Since the last glacial maximum the Penobscot River has evolved in to a sediment supply limited system. How would you sort that out? How would you test that hypothesis? What kind of things in the river are important to that outcome?

Hayden Pearson:
There are a couple different graduate projects. For me, it’s actually really neat being about to come here just as a transfer in. Then you’re doing all of this research. You’re right in the middle of it. You can actually see results of what they’ve been working on.

Peter Koons:
You can have a mosaic of how the river changes, too. That basically is recording the roughness that Sean was talking about.

Hayden Pearson:
It’s really neat as an undergrad to be able to help them with that research and see that some of the stuff that you did kind of relates to a bigger picture that also helps the scientific community as a whole.

Peter Koons:
We started in the year as 200 to accomplish something that I’ve always wanted to do, which is to try to get away from simply feeding the students content all the way through.

Sean Smith:
That’s created by long-term processes that have shaped the bedrock and the topography of the landscape.

Peter Koons:
We wanted to give the students an idea of why it is that those of us that go into science actually do, what it is that’s exciting about it.

Sean Smith:
Partial support for the activities was provided by the Senator George J. Mitchell Center for Sustainability Solutions and the National Science Foundation.

The protection of water quality in an aquatic habitat is really important to our communities and to the state of Maine for a number of reasons. It’s inspiring in terms of having a role in sustainability for future generations.

Peter Koons:
It’s huge. Yeah, it really is.
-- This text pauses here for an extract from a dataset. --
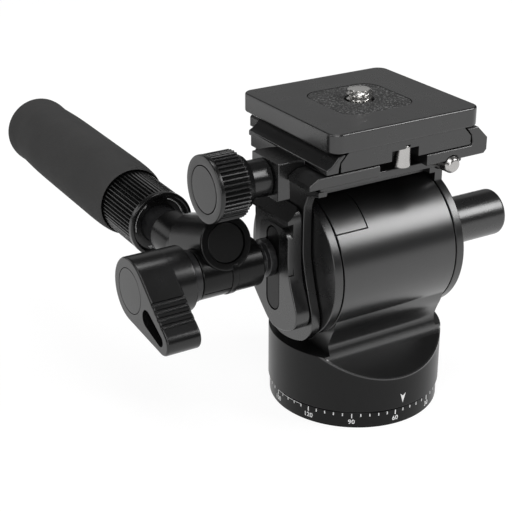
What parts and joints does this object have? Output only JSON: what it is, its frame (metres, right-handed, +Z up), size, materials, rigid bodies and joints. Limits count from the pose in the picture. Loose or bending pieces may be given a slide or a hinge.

I mean you can see it in the students, anyway. They enjoy being on the river.

Laura Mattas:
It was absolutely fantastic. It’s a beautiful state. It was a lot of fun. It was a very great experience. It definitely is going to help out in actual fieldwork when I move on to my own projects.

Sean Smith:
Times rho, g and h.

Laura Mattas:
We were able to see the equations that Sean had given us originally and how water actually responds as the equations do predict. We were able to apply that also to the different models we’ve seen in labs.

Hayden Pearson:
I’m a very visual learner. I like to be hands-on. I like to be outside. When you go out and you look at what they’re showing you, you can see how it directly correlates to what you’ve been learning in class. It’s not just the book learning. You’re getting to go out and you’re getting to see what it would actually look like in the landscapes that you’re working on.

Peter Koons:
The Earth is a really dynamic place and because it’s dynamic things change on many different time scales, but it’s very difficult to teach that, I think. This, I think, gives the impression that there are multiple different time scales that are relevant to the kinds of behavior that they’re observing.

Laura Mattas:
This department is absolutely phenomenal. I couldn’t be happier being here. Wherever you’re interested in specifically you get that and then you get broader experience with every single division in the department. I think it’s the greatest school I could have possibly come to.